By Roger E. Sanders posted Tue October 09, 2018 01:18 PM

  

Db2 on Cloud is IBM’s on-line transaction processing (OLTP) solution in the public cloud - it allows for rapid deployment of large scale OLTP environments, provides flexible options for both volume and processing speed, and provides a unified architecture that enables hybrid data processing between on-premises and cloud databases. And, Db2 Warehouse on Cloud is IBM’s data warehousing and analytics solution in the cloud. It provides all the capabilities offered by Db2 on Cloud; however, as the name implies, it is optimized for analytical workloads.     


With both cloud offerings, an Enterprise High Availability plan is available for environments that require the highest levels of availability. With this plan, a clustered pair of servers are used – one acts as the primary database server and the other serves as a warm standby. In the event of a failure at the primary, workloads will automatically be rerouted to the standby server. Behind the scenes, a special tiebreaker node is used to optimize automated failover decision making and prevent split-brain situations from occurring.

 

The standby server is kept in sync with the primary server through transaction log record shipping. (More specifically, Db2’s High Availability Disaster Recovery (HADR) technology, configured with the NEARSYNC synchronization mode, is used to keep the servers in sync.) Both of these servers are located within the same data center so latency for log shipping is minimal. And, there is a single floating IP address associated with the cluster, which is used to ensure clients/applications are always pointing to the server that is currently acting as the primary.

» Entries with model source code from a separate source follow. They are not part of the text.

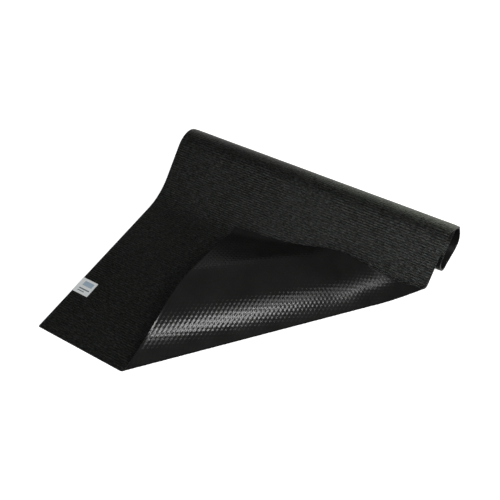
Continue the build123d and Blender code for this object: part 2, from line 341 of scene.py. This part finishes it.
def bumps(x, s):
    """Round pimples in a staggered pattern; their tips are at the film's full thickness."""
    row = np.round(s / ROW)
    best = np.full_like(x, 9.0)
    for dr in (-1, 0, 1):
        r = row + dr
        shift = np.where(np.mod(r, 2) > 0.5, BUMP / 2, 0.0)
        cx = np.round((x - shift) / BUMP) * BUMP + shift
        best = np.minimum(best, np.hypot(x - cx, s - r * ROW))
    q = np.clip(1 - best / 3.7, 0, 1)
    edge = np.minimum.reduce([x, W - x, s, L - s])
    return 0.28 * (1 - q * q * (3 - 2 * q)) * np.clip(edge / 2, 0, 1)


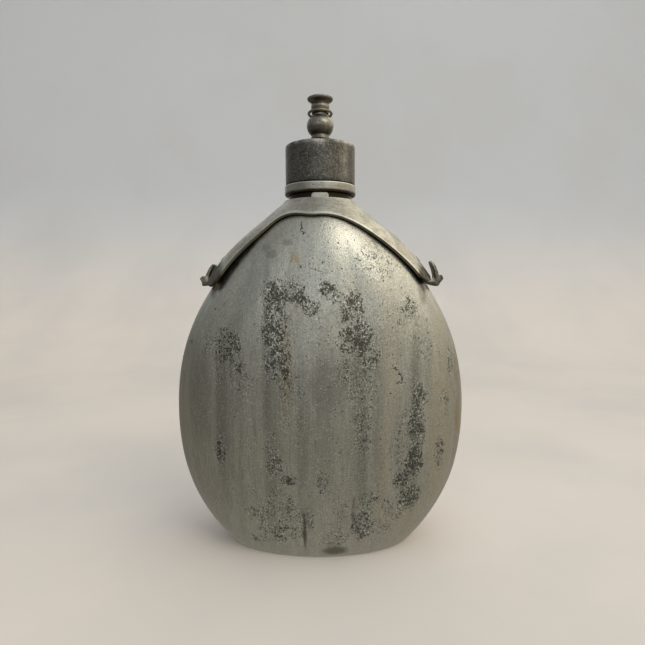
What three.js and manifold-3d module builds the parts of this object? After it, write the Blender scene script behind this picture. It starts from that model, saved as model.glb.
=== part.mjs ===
// Oval aluminium field flask: a lobed bottle, a strap yoke with two hooks, and a screw cap with a turned
// knob. Millimetres, +Z up. The origin is the centre of the flat foot, and the front of the flask faces -Y.
import * as THREE from 'three';
import { mergeVertices } from 'three/addons/utils/BufferGeometryUtils.js';
import Module from 'manifold-3d';

const wasm = await Module();
wasm.setup();

// ---------------------------------------------------------------------------------------------------------
// Driving dimensions
// ---------------------------------------------------------------------------------------------------------

const CLEARANCE = 0.3;              // gap between pieces that touch on the real flask

// Bottle
const BODY_HALF_WIDTH = 75.6;       // at the widest level, before the lobes
const BODY_HALF_DEPTH = 34.9;
const WIDEST_Z = 72.5;
const LOWER_POWER = 2.15;           // the lower half is a little squarer than an ellipse
const LOWER_REACH_X = 89.5;         // where each half outline would close, counted from the widest level
const LOWER_REACH_Y = 92.5;
const UPPER_REACH_X = 96;
const UPPER_REACH_Y = 154;
const SHOULDER_Z = 129.2;           // the egg outline gives way to the straight shoulder here
const SHOULDER_TOP_Z = 177;
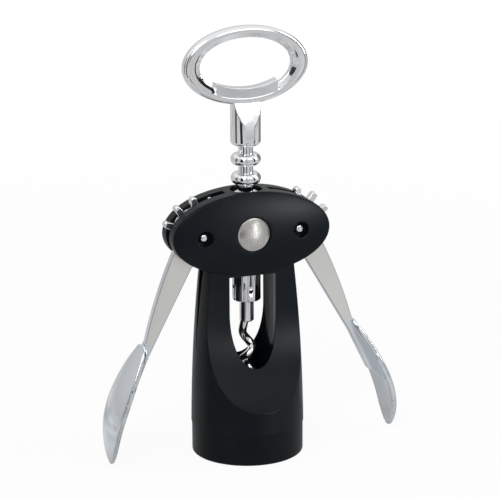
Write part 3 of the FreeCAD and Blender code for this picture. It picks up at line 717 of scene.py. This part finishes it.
class CORKSCREW_OT_buttons(PieceOperator):
    """Crowned, brushed buttons in the head"""

    bl_idname = "corkscrew.buttons"
    bl_label = "Buttons"

    def execute(self, context):
        self.make_button("front", -1)
        self.make_button("rear", 1)
        return {"FINISHED"}

    def make_button(self, name, side):
        """A short cylinder whose outer end is inset ring by ring up to its crown."""
        look = settings("button")
        low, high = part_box(f"{name}_button")
        radius = (high.x - low.x) / 2
        depth = high.y - low.y
        bpy.ops.object.select_all(action="DESELECT")
        bpy.ops.mesh.primitive_cylinder_add(
            vertices=BUTTON_SIDES, radius=radius, depth=depth, end_fill_type="NGON",
            location=(low + high) / 2, rotation=(QUARTER_TURN * -side, 0, 0),
        )
        button = bpy.context.object
        button.name = f"{name}_crowned_button"
        select_faces(button, lambda face: face.normal.z > ROUGHLY_ON)
        bpy.ops.transform.translate(value=(0, 0, -look.crown), orient_type="LOCAL")
        chamfer = depth * CHAMFER_SHARE
        chamfer_rise = chamfer * CHAMFER_RISE
        bpy.ops.mesh.inset(thickness=chamfer, depth=chamfer_rise)
        step = (radius - chamfer) / (look.rings + 1)
        level = 0.0
        for ring in range(1, look.rings + 1):
            crown = (look.crown - chamfer_rise) * (1 - (1 - ring / look.rings) ** 2)
            bpy.ops.mesh.inset(thickness=step, depth=crown - level)
            level = crown
        bpy.ops.object.mode_set(mode="OBJECT")
        bpy.ops.object.transform_apply(location=True, rotation=True, scale=True)
        smooth(button)
        finish_with(button, brushed_nickel())
        settle(button, "body", [f"{name}_button"])


class CORKSCREW_OT_screw(PieceOperator):
    """Ringed rack and the worm that turns in it"""

    bl_idname = "corkscrew.screw"
    bl_label = "Rack and Worm"

    def execute(self, context):
        rack = merged_copy("rack", "ringed_shaft")
        smooth(rack)
        finish_with(rack, bright_chrome())
        settle(rack, "ringed_rack", ["rack"])
        worm = merged_copy("worm", "worm_screw")
        smooth(worm)
        finish_with(worm, bright_chrome())
        settle(worm, "handle_and_worm", ["worm"])
        return {"FINISHED"}


class CORKSCREW_OT_handle(PieceOperator):
    """Oval handle with the opener's lip"""

    bl_idname = "corkscrew.handle"
    bl_label = "Handle"

    def execute(self, context):
        handle = merged_copy("handle", "oval_handle")
        soften(handle, "handle", settings("metal").edge)
        finish_with(handle, bright_chrome())
        settle(handle, "handle_and_worm", ["handle"])
        return {"FINISHED"}


# ------------------------------------------------------------------ studio


def studio_world():
    """A plain dome for light, white behind the part, and shaded by height where metal mirrors it."""
    world = bpy.data.worlds.new("studio")
    bpy.context.scene.world = world
    tree = cleared_tree(world)
    direction = add_node(tree, "ShaderNodeTexCoord")
    parts = add_node(tree, "ShaderNodeSeparateXYZ", {"Vector": direction.outputs["Object"]})
    height = spread(tree, parts.outputs["Z"], low=0.0, high=1.0, start=-1.0, end=1.0)
    ramp = add_node(tree, "ShaderNodeValToRGB", {"Fac": height})
    stops = ramp.color_ramp.elements
    for place, _ in DOME_SHADES[1:-1]:
        stops.new(place)
    for stop, (_, shade) in zip(stops, DOME_SHADES):
        stop.color = (shade, shade, shade, 1)
    ambient = settings("studio").ambient
    plain = add_node(tree, "ShaderNodeBackground", {"Color": WHITE, "Strength": ambient})
    mirrored = add_node(tree, "ShaderNodeBackground", {"Color": ramp.outputs["Color"], "Strength": 1.0})
    white = add_node(tree, "ShaderNodeBackground", {"Color": WHITE, "Strength": 1.0})
    path = add_node(tree, "ShaderNodeLightPath")
    unseen = mixed_shader(tree, path.outputs["Is Glossy Ray"], plain, mirrored)
    dome = mixed_shader(tree, seen_directly(tree, path), unseen, white)
    add_node(tree, "ShaderNodeOutputWorld", {"Surface": dome.outputs[0]})


def area_light(name, place, aim, size, power, receiver=None):
    """A soft rectangular lamp; with a receiver it lights that piece alone."""
    data = bpy.data.lights.new(name, "AREA")
    data.shape = "RECTANGLE"
    data.size, data.size_y = size
    data.energy = power
    lamp = bpy.data.objects.new(name, data)
    bpy.context.scene.collection.objects.link(lamp)
    lamp.location = place
    lamp.rotation_euler = (Vector(aim) - Vector(place)).to_track_quat("-Z", "Y").to_euler()
    if receiver:
        lit = bpy.data.collections.new(f"{name}_receivers")
        lit.objects.link(bpy.data.objects[receiver])
        lamp.light_linking.receiver_collection = lit


def card(name, azimuth, width, reach, top, shade, foot=0.0):
    """A standing card that only reflections see: azimuth and width in degrees, the rest in metres."""
    bpy.ops.object.select_all(action="DESELECT")
    angle = math.radians(azimuth)
    place = (reach * math.sin(angle), -reach * math.cos(angle), (foot + top) / 2)
    bpy.ops.mesh.primitive_plane_add(size=1, location=place, rotation=(QUARTER_TURN, 0, angle))
    board = bpy.context.object
    board.name = name
    board.scale = (2 * reach * math.tan(math.radians(width / 2)), top - foot, 1)
    material = bpy.data.materials.new(name)
    tree = cleared_tree(material)
    glow = add_node(tree, "ShaderNodeEmission", {"Color": (shade, shade, shade, 1), "Strength": 1.0})
    add_node(tree, "ShaderNodeOutputMaterial", {"Surface": glow.outputs[0]})
    board.data.materials.append(material)
    board.visible_camera = False
    board.visible_diffuse = False
    board.visible_shadow = False
    board.visible_transmission = False


def studio_floor():
    """A pale floor that takes the shadow and whitens further out; in reflections it is softly uneven and
    has a painted shadow close to the part.
    """
    bpy.ops.object.select_all(action="DESELECT")
    bpy.ops.mesh.primitive_plane_add(size=FLOOR_SIZE, location=(0, 0, CAD_BOX[0].z - FLOOR_GAP))
    floor = bpy.context.object
    floor.name = "floor"
    material = bpy.data.materials.new("pale_floor")
    tree = cleared_tree(material)
    look = settings("studio")
    place = add_node(tree, "ShaderNodeTexCoord").outputs["Object"]
    away = add_node(tree, "ShaderNodeVectorMath", {0: place}, operation="LENGTH").outputs["Value"]
    # Painted shadow: close to the part the floor is darker in reflections, standing in for the part's
    # shadow on it.
    shaded_near_part = spread(tree, away, low=0.85 * look.mirrored, high=look.mirrored, start=0.05, end=0.10)
    cloud = noise_at(tree, place, scale=16.0, detail=1.0)
    patches = spread(tree, cloud, low=0.7, high=1.3, start=0.3, end=0.7)
    mirrored = calculate(tree, "MULTIPLY", shaded_near_part, patches)
    sheen = add_node(tree, "ShaderNodeEmission", {"Color": WHITE, "Strength": mirrored})
    matt = add_node(tree, "ShaderNodeBsdfDiffuse", {"Color": rgba(look.floor)})
    glow = add_node(tree, "ShaderNodeEmission", {"Color": WHITE, "Strength": 1.0})
    path = add_node(tree, "ShaderNodeLightPath")
    whiteness = spread(tree, away, low=0.93, high=1.0, start=0.15, end=0.6)
    seen = calculate(tree, "MULTIPLY", seen_directly(tree, path), whiteness)
    unseen = mixed_shader(tree, path.outputs["Is Glossy Ray"], matt, sheen)
    surface = mixed_shader(tree, seen, unseen, glow)
    add_node(tree, "ShaderNodeOutputMaterial", {"Surface": surface.outputs[0]})
    floor.data.materials.append(material)


def studio_camera():
    """A long lens to the left of the front, a little above the part."""
    look = settings("studio")
    data = bpy.data.cameras.new("camera")
    data.lens = look.lens
    data.sensor_width = 36
    data.clip_start = 0.05
    camera = bpy.data.objects.new("camera", data)
    bpy.context.scene.collection.objects.link(camera)
    turn = (
        Matrix.Rotation(look.azimuth, 3, "Z")
        @ Matrix.Rotation(QUARTER_TURN - look.elevation, 3, "X")
        @ Matrix.Rotation(look.roll, 3, "Z")
    )
    back = turn @ Vector((0, 0, 1))
    camera.matrix_world = Matrix.Translation(Vector(look.target) + back * look.distance) @ turn.to_4x4()
    bpy.context.scene.camera = camera


class CORKSCREW_OT_stage(PieceOperator):
    """Floor, dome, lamps and camera"""

    bl_idname = "corkscrew.stage"
    bl_label = "Studio"

    def execute(self, context):
        context.scene.view_settings.view_transform = "Standard"
        studio_camera()
        studio_world()
        studio_floor()
        self.place_lamps()
        self.place_cards()
        return {"FINISHED"}

    def place_lamps(self):
        """Soft lamps over and beside the part, and two that light one piece each."""
        middle = (0, 0, 0.08)
        area_light("key_light", (-0.45, -0.6, 0.75), middle, size=(0.4, 0.5), power=4.0)
        area_light("side_light", (0.7, -0.25, 0.45), middle, size=(0.15, 0.6), power=2.0)
        area_light(
            "head_light", (0.387, -0.698, 0.13), middle, size=(0.08, 0.05), power=2.0,
            receiver="moulded_body",
        )
        button_face = (0, -0.0095, 0.086)
        area_light(
            "button_light", (0.096, -0.25, 0.062), button_face, size=(0.014, 0.114), power=0.026,
            receiver="front_crowned_button",
        )
        place, aim = self.upper_light(reach=0.8, height=0.30)
        area_light("upper_soft_light", place, aim, size=(0.4, 0.30), power=0.5)

    def place_cards(self):
        """Grey and black cards that give the plating its stripes."""
        card("left_front_card", azimuth=-50, width=20, reach=0.25, top=0.34, shade=0.03)
        card("left_card", azimuth=-95, width=18, reach=0.30, top=0.30, shade=0.12)
        card("right_front_card", azimuth=50, width=12, reach=0.25, top=0.34, shade=0.02)
        card("right_rear_card", azimuth=118, width=46, reach=0.32, top=0.30, shade=0.24)
        card("camera_card", azimuth=-17, width=9, reach=0.45, top=0.31, shade=0.04, foot=0.16)
        card("dark_strip", azimuth=-6, width=16, reach=0.27, top=0.055, shade=0.08)

    def upper_light(self, reach, height):
        """Place and aim of a light whose lower edge shows halfway down the handle's sloping facet."""
        spot = Vector((0, FACET_FRONT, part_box("handle")[0].z + FACET_RISE))
        view = (bpy.context.scene.camera.matrix_world.translation - spot).normalized()
        way = 2 * view.dot(FACET_NORMAL) * FACET_NORMAL - view
        side = way.cross(Vector((0, 0, 1))).normalized()
        centre = spot + way * reach + side.cross(way) * height / 2
        return centre, centre - way


class CORKSCREW_PT_panel(bpy.types.Panel):
    """The corkscrew's operators and sizes"""

    bl_idname = "CORKSCREW_PT_panel"
    bl_label = "Wing Corkscrew"
    bl_space_type = "VIEW_3D"
    bl_region_type = "UI"
    bl_category = "Corkscrew"

    def draw(self, context):
        for operator in OPERATORS:
            self.layout.operator(operator.bl_idname)
        for name in SETTINGS:
            box = self.layout.box()
            box.label(text=name.title())
            group = settings(name)
            for prop in group.bl_rna.properties:
                if prop.identifier not in {"rna_type", "name"}:
                    box.prop(group, prop.identifier)


OPERATORS = (
    CORKSCREW_OT_body,
    CORKSCREW_OT_levers,
    CORKSCREW_OT_pins,
    CORKSCREW_OT_buttons,
    CORKSCREW_OT_screw,
    CORKSCREW_OT_handle,
    CORKSCREW_OT_stage,
)


def register():
    for cls in (*SETTINGS.values(), *OPERATORS, CORKSCREW_PT_panel):
        bpy.utils.register_class(cls)
    for name, group in SETTINGS.items():
        setattr(bpy.types.Scene, f"corkscrew_{name}", PointerProperty(type=group))


def unregister():
    for name in SETTINGS:
        delattr(bpy.types.Scene, f"corkscrew_{name}")
    for cls in reversed((*SETTINGS.values(), *OPERATORS, CORKSCREW_PT_panel)):
        bpy.utils.unregister_class(cls)


def main():
    register()
    bpy.ops.corkscrew.body()
    bpy.ops.corkscrew.levers()
    bpy.ops.corkscrew.pins()
    bpy.ops.corkscrew.buttons()
    bpy.ops.corkscrew.screw()
    bpy.ops.corkscrew.handle()
    bpy.ops.corkscrew.stage()


if __name__ == "__main__":
    main()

Db2_high_availability_in_the_cloud.png

 

With this configuration there is currently no service level agreement (SLA) defined. However, the service level object (SLO) is 99.5%, which is the same as that of the non-HA plan IBM offers.

 

Because log shipping is used to keep the primary and standby in sync, “Not logged” operations – that is, operations that cannot be effectively replayed on the standby system because there is no transaction logging associated with them – are prevented. Consequently, users are prevented from using CREATE and ALTER TABLE statements with the NOT LOGGED INITIALLY option, as well as the NOT LOGGED option for LOB columns. And, LOAD operations cannot be used to populate the database.